Introduction to Remote Control in Configuration Manager
Updated: May 14, 2015
Applies To: System Center 2012 Configuration Manager, System Center 2012 Configuration Manager SP1, System Center 2012 Configuration Manager SP2, System Center 2012 R2 Configuration Manager, System Center 2012 R2 Configuration Manager SP1
Use remote control in System Center 2012 Configuration Manager to remotely administer, provide assistance, or view any client computer in the hierarchy. You can use remote control to troubleshoot hardware and software configuration problems on client computers and to provide help desk support when access to the user’s computer is required. Configuration Manager supports the remote control of workgroup computers and computers that are joined to an Active Directory domain.
In addition, Configuration Manager lets you configure client settings to run Windows Remote Desktop and Remote Assistance from the Configuration Manager console.
You cannot establish a Remote Assistance session from the Configuration Manager console to a client computer in the following scenarios:
You can start a remote control session from any device collection in the Configuration Manager console, from the Windows Command Prompt window, or from the Windows Start menu.

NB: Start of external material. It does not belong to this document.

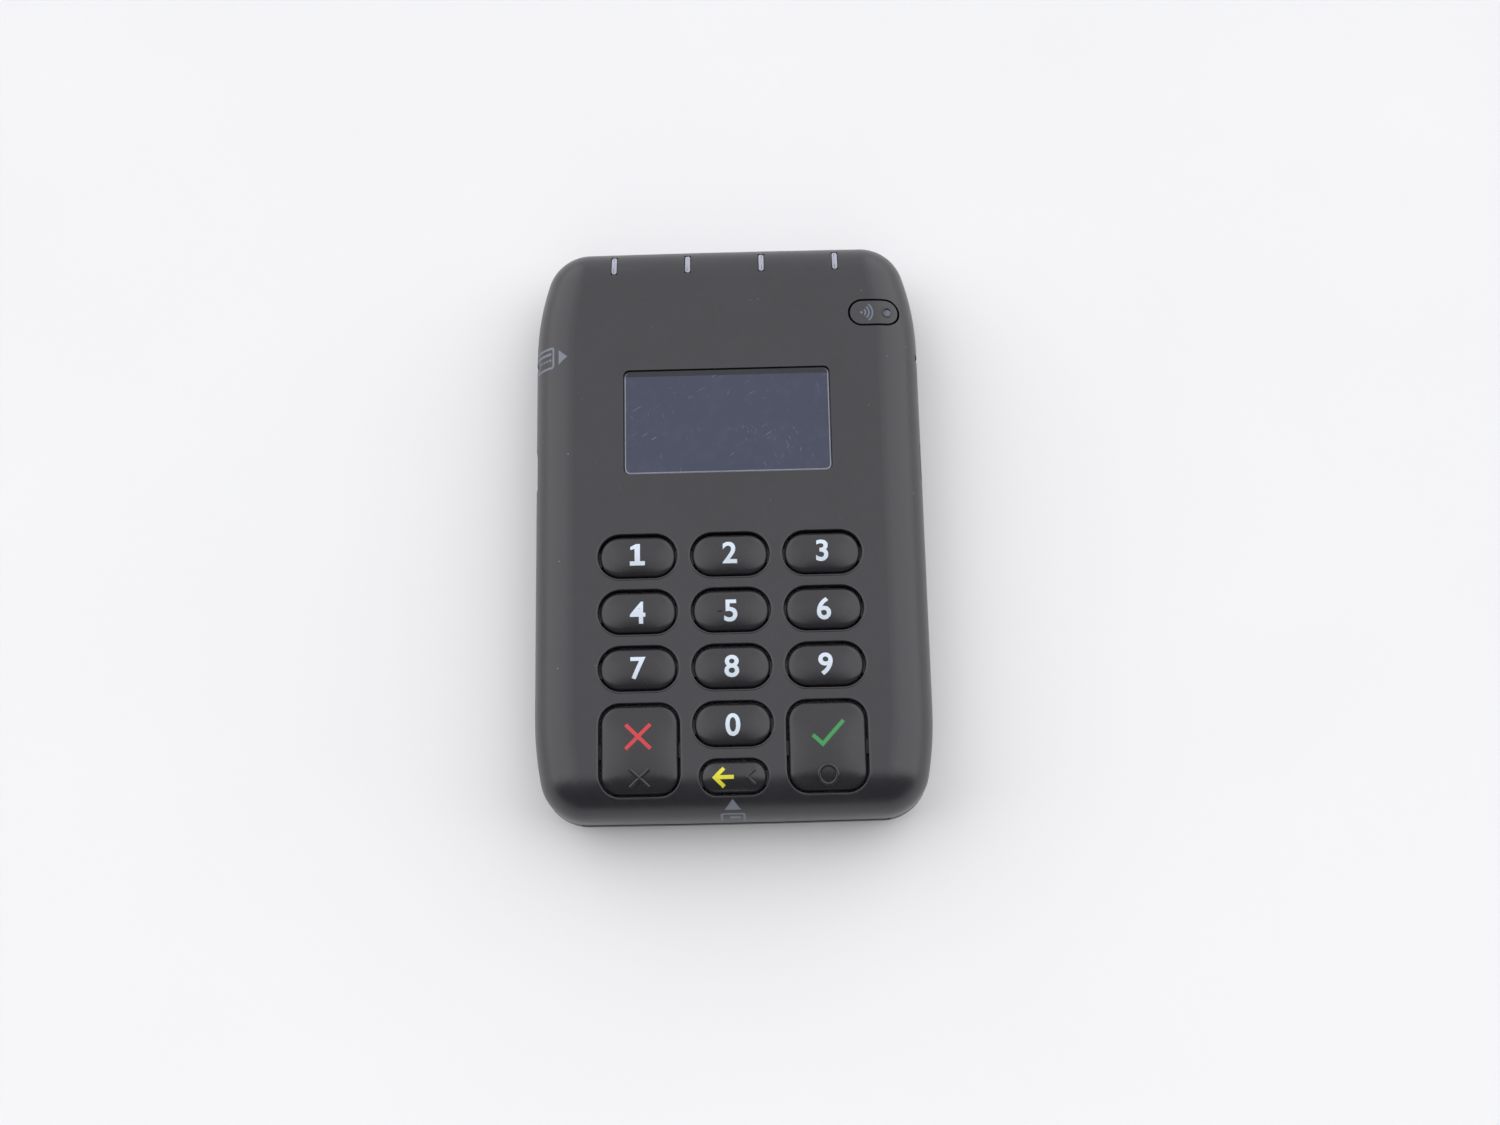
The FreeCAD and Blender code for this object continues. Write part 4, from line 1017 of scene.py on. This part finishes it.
@dataclass
class Face:
    """Outside of the front cover: flat in the middle, rolled over all round."""

    roll: float = 7.6
    half_width: float = field(init=False)
    half_length: float = field(init=False)
    level: float = field(init=False)

    def __post_init__(self) -> None:
        """Read the cover's extent from its CAD node."""
        self.half_width, self.half_length, self.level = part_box("front_cover")[1] / MM

    def height(self, x: float, y: float) -> float:
        """Height of the face over a point."""
        drop = 0.0
        for place, half in ((x, self.half_width), (y, self.half_length)):
            past = min(max(0.0, abs(place) - half + self.roll), self.roll)
            drop += self.roll - math.sqrt(self.roll ** 2 - past ** 2)
        return self.level - drop

    def wrapped(self, x: float, y: float, lift: float) -> Vector:
        """Place of a point whose x and y are lengths measured along the surface.

        Args:
            x: length across, from the middle.
            y: length along, from the middle.
            lift: height above the surface.

        Returns:
            The place.
        """
        place = Vector((x, y, self.level))
        out = Vector((0.0, 0.0, 1.0))
        for axis, half in enumerate((self.half_width, self.half_length)):
            past = abs(place[axis]) - half + self.roll
            if past > 0:
                side = math.copysign(1.0, place[axis])
                angle = min(past / self.roll, math.pi / 2)
                place[axis] = side * (half - self.roll * (1 - math.sin(angle)))
                place.z -= self.roll * (1 - math.cos(angle)) + past - angle * self.roll
                out = Vector((0.0, 0.0, math.cos(angle)))
                out[axis] = side * math.sin(angle)
        return place + out * lift


@dataclass
class KeyCap:
    """One domed key with the tabs and the stem under it."""

    node: str
    face: Face
    corner: Optional[float] = None
    rise: float = 0.5
    slim: float = 0.05
    edge_width: float = 0.9
    edge_drop: float = 0.42
    crown: float = 0.75
    skirt_floor: float = 15.1
    tab_reach: float = 1.05
    tab_depth: float = 2.6
    tab_top: float = 15.9
    stem_radius: float = 1.9
    stem_floor: float = 14.6

    def __post_init__(self) -> None:
        """Read the key's place and size from its CAD node."""
        low, high = (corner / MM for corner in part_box(self.node))
        self.x, self.y = (low.x + high.x) / 2, (low.y + high.y) / 2
        self.width = high.x - low.x - 2 * (self.tab_reach + self.slim)
        self.depth = high.y - low.y - 2 * self.slim
        if self.corner is None:
            self.corner = min(self.width, self.depth) / 2
        self.body = f"{self.node}_cap"

    def inside(self, x: float, y: float) -> float:
        """Distance of a point from the outline, inwards."""
        along = abs(x) - self.width / 2 + self.corner
        across = abs(y) - self.depth / 2 + self.corner
        outer = math.hypot(max(along, 0.0), max(across, 0.0))
        return self.corner - outer - min(max(along, across), 0.0)

    def top(self, x: float, y: float) -> float:
        """Height of the key's surface over a point measured from its middle."""
        near = min(max(0.0, 1 - self.inside(x, y) / self.edge_width), 1.0)
        edge = self.edge_drop * (1 - math.sqrt(1 - near ** 2))
        dome = self.crown * (1 - (1 - (2 * x / self.width) ** 2) * (1 - (2 * y / self.depth) ** 2))
        return self.face.height(self.x + x, self.y + y) + self.rise - edge - dome

    def onto(self, x: float, y: float, lift: float) -> Vector:
        """Place on the key's surface of a point measured from its middle."""
        return Vector((self.x + x, self.y + y, self.top(x, y) + lift))

    def shell(self) -> bmesh.types.BMesh:
        """Domed cap, closed underneath."""
        half = min(self.width, self.depth) / 2
        insets = [self.edge_width * (1 - math.cos(angle)) for angle in quarter_turn(8)]
        insets += [self.edge_width + (half - self.edge_width) * i / 7 for i in range(1, 8)]
        work = bmesh.new()
        rings = []
        for inset in insets:
            ring = rounded_ring(self.width - 2 * inset, self.depth - 2 * inset,
                                max(self.corner - inset, 0.0))
            rings.append([work.verts.new(self.onto(x, y, 0.0)) for x, y in ring])
        skirt = [work.verts.new((v.co.x, v.co.y, self.skirt_floor)) for v in rings[0]]
        for low, high in zip([skirt] + rings, rings):
            bridge(work, low, high)
        work.faces.new(skirt[::-1])
        bmesh.ops.remove_doubles(work, verts=work.verts, dist=1e-4)
        return work

    def mesh(self) -> bpy.types.Mesh:
        """Cap, tabs and stem as one mesh."""
        tabs = rounded_ring(self.width + 2 * self.tab_reach, self.tab_depth, 0.3, 4, 2)
        bar = prism(tabs, ((self.skirt_floor, 0.0), (self.tab_top, 0.0)))
        stem = lathe(((0, self.stem_floor), (self.stem_radius, self.stem_floor),
                      (self.stem_radius, self.skirt_floor + 0.1), (0, self.skirt_floor + 0.1)), 32)
        for part in (bar, stem):
            bmesh.ops.translate(part, vec=(self.x, self.y, 0), verts=part.verts)
        return to_mesh(join((self.shell(), bar, stem)), f"{self.node}_dome")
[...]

The information in this section also appears in the Getting Started with System Center 2012 Configuration Manager guide.
The following items are new or have changed for remote control since Configuration Manager 2007:
Remote control now supports sending the CTRL+ALT+DEL command to computers.
You can apply different remote control settings to collections of computers by using client settings.
You can lock the keyboard and mouse of the computer that is being administered during a remote control session.
The copy and paste functionality between the host computer and the computer that is being administered has been improved.
If the remote control network connection is disconnected, the desktop of the computer that is being administered will be locked.
You can start the remote control viewer from the Windows Start menu.
Remote control client settings can automatically configure the Windows Firewall on client computers to allow remote control to operate.
Remote control supports connecting to computers with multiple monitors.
A high visibility notification bar is visible on client computers to inform the user that a remote control session is active.
By default, members of the local Administrators group are granted the Remote Control permission as a client setting.
The account name of the administrative user who starts the remote control session is automatically displayed to users during the remote control session. This display helps users to verify who is connecting to their computer.
If Kerberos authentication fails when you make a remote control connection to a computer, you are prompted to confirm that you want to continue before Configuration Manager falls back to using the less secure authentication method of NTLM.
Only TCP port 2701 is required for remote control packets; ports TCP 2702 and TCP 135 are no longer used.
Responsiveness for low-bandwidth connections supports the following improvements:
Elimination of mouse trails by using single mouse cursor design.
Full support for Windows Aero.
Elimination of mirror driver.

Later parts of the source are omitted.